2018年08月24日 | うんちく・小ネタ

 最近話題の映画、格安製作費300万円で作ったという「カメラを止めるな」を観た。ホラー映画と思っていたら、あにはからんやネタバラシ映画だった。原作or原案騒動の前だったので新鮮な気持ちで鑑賞した。

 ロケ地がどこかで見覚えのある風景、きっと、古い浄水場のポンプ室かなと思いつつ映画のどこかに施設名称があるかを探すが見つからない。後日調べたところ水戸市水道局の廃止した芦山浄水場だったとのこと。

 調べてみると大変歴史ある浄水場であることが分かった。寛文2(1662)年、水戸藩主・徳川光圀が笠原水道を布設した。歴史江戸時代末期、外国からの持ち込まれたコレラの大発生が起こり、明治になると赤痢、腸チフスなどの伝染病が毎年一定の数発生していた。

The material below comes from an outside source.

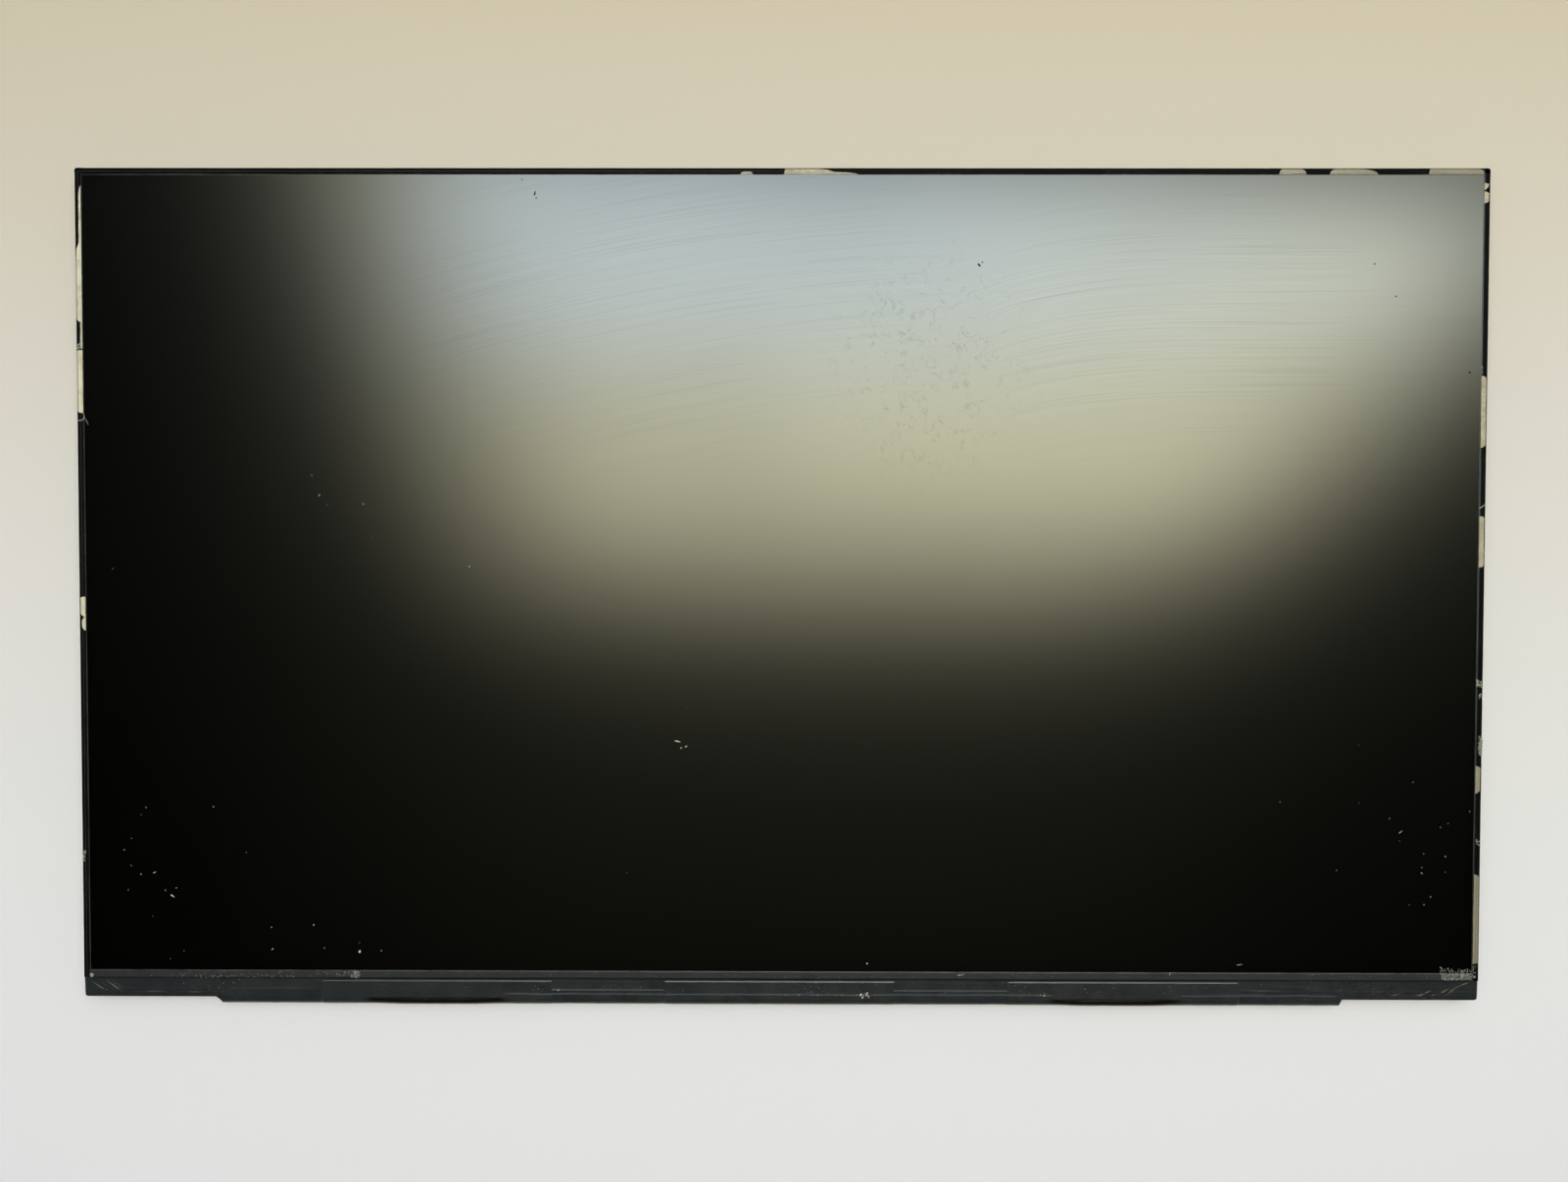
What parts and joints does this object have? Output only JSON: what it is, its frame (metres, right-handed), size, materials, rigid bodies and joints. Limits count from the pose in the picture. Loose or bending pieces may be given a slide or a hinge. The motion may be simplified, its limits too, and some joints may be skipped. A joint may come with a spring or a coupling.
{
  "type": "laptop screen panel",
  "caption": "Bare slim laptop display panel: matt glass cell on an edge-lit backlight, with driver films folded round its bottom edge to a board on the rear.",
  "frame": {"origin": "centre of the panel's outline, on the lowest surface of the rear side", "axes": "+X along the width, to the right as the screen is seen; +Y towards the panel's top edge; +Z out of the screen"},
  "size_m": [0.3158, 0.1885, 0.0038],
  "materials": {
    "screen_film": "anti-glare",
    "cell_glass": "polished, cut edges",
    "rear_film": "smooth",
    "frame_plastic": "moulded, cream",
    "diffuser_film": "milky",
    "prism_film": "fine prisms",
    "guide_plastic": "clear, dotted",
    "reflector_film": "white",
    "plate_metal": "rolled",
    "edge_tape": "black film, worn",
    "bottom_tape": "blue-black film, satin",
    "cover_film": "black film",
    "clear_adhesive": "translucent",
    "light_block_tape": "black",
    "amber_film": "amber with copper tracks",
    "white_film": "white solder resist",
    "chip_silicon": "bare silicon",
    "chip_resin": "moulded",
    "board_resin": "green solder resist",
    "ceramic": "fired, with tinned ends",
    "ferrite": "pressed",
    "led_case": "white",
    "led_phosphor": "yellow gel",
    "connector_resin": "moulded",
    "connector_metal": "tinned",
    "gilt": "gold flash",
    "copper_foil": "foil",
    "silver_paint": "dull silver"
  },
  "bodies": {
    "root": {"front_polarizer": "screen_film", "filter_glass": "cell_glass", "tft_glass": "cell_glass", "rear_polarizer": "rear_film", "mold_frame": "frame_plastic", "rim_tape": "light_block_tape", "upper_diffuser": "diffuser_film", "upper_prism_sheet": "prism_film", "lower_prism_sheet": "prism_film", "lower_diffuser": "diffuser_film", "light_guide": "guide_plastic", "reflector": "reflector_film", "back_plate": "plate_metal", "plate_tape": "clear_adhesive", "led_flex": "white_film", "led_packages": "led_case", "led_windows": "led_phosphor", "led_flex_tape": "clear_adhesive", "driver_film_left": "amber_film", "driver_film_middle": "amber_film", "driver_film_right": "amber_film", "driver_chip_left": "chip_silicon", "driver_chip_middle": "chip_silicon", "driver_chip_right": "chip_silicon", "driver_board": "board_resin", "board_adhesive": "clear_adhesive", "timing_chip": "chip_resin", "power_chip": "chip_resin", "backlight_chip": "chip_resin", "memory_chip": "chip_resin", "buffer_chip": "chip_resin", "inductors": "ferrite", "large_capacitors": "ceramic", "small_capacitors": "ceramic", "resistors": "chip_resin", "diodes": "chip_resin", "fuse": "ceramic", "connector_housing": "connector_resin", "connector_shell": "connector_metal", "connector_contacts": "gilt", "board_cover_film": "cover_film", "ground_foils": "copper_foil", "silver_dot": "silver_paint", "bottom_tape": "bottom_tape", "left_tape": "edge_tape", "right_tape": "edge_tape", "top_tape": "edge_tape"}
  },
  "joints": []
}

笠原水道は、明治・大正と水戸市民の水道として機能してきたが、大正時代となり人口増加と、伝染病の原因は飲料水に問題があるのがわかり、ろ過・消毒などを行った近代水道の緊要性が提唱されるようになり近代水道の布設を大正14年に議決した。その後、昭和5年から浄水場の建設に着手し、緩速濾過法による芦山浄水場、高区配水塔と低区配水塔を建設し、昭和7年から給水を開始した。

 ところで、大正後期までは赤痢・チフスによる乳児の死亡率が大変高く、飲料水によるとわかっていた。近代水道の普及と大正12年に当時アメリカで導入されていた塩素滅菌機の導入と国産化により乳児の死亡率は一挙に低下したことは案外知られていない。

 現在は浄水場は廃止されているが、歴史的な建造物から二つの配水塔と含めて「近代水道百選」に選ばれている。ロケ地として開放しているため「欅坂46」のMV『もう森へ帰ろうか?』や「各種仮面ライダーシリーズ」、「金田一シリーズ」のロケ地としても有効活用されているようだ。

 原作、原案騒動、双方のそれなりの言い分は理解できる。頭を絞って「元祖カメラを止めるな」と中をとって飲み屋で手打ちをしたらどうか。ジジイの知恵である。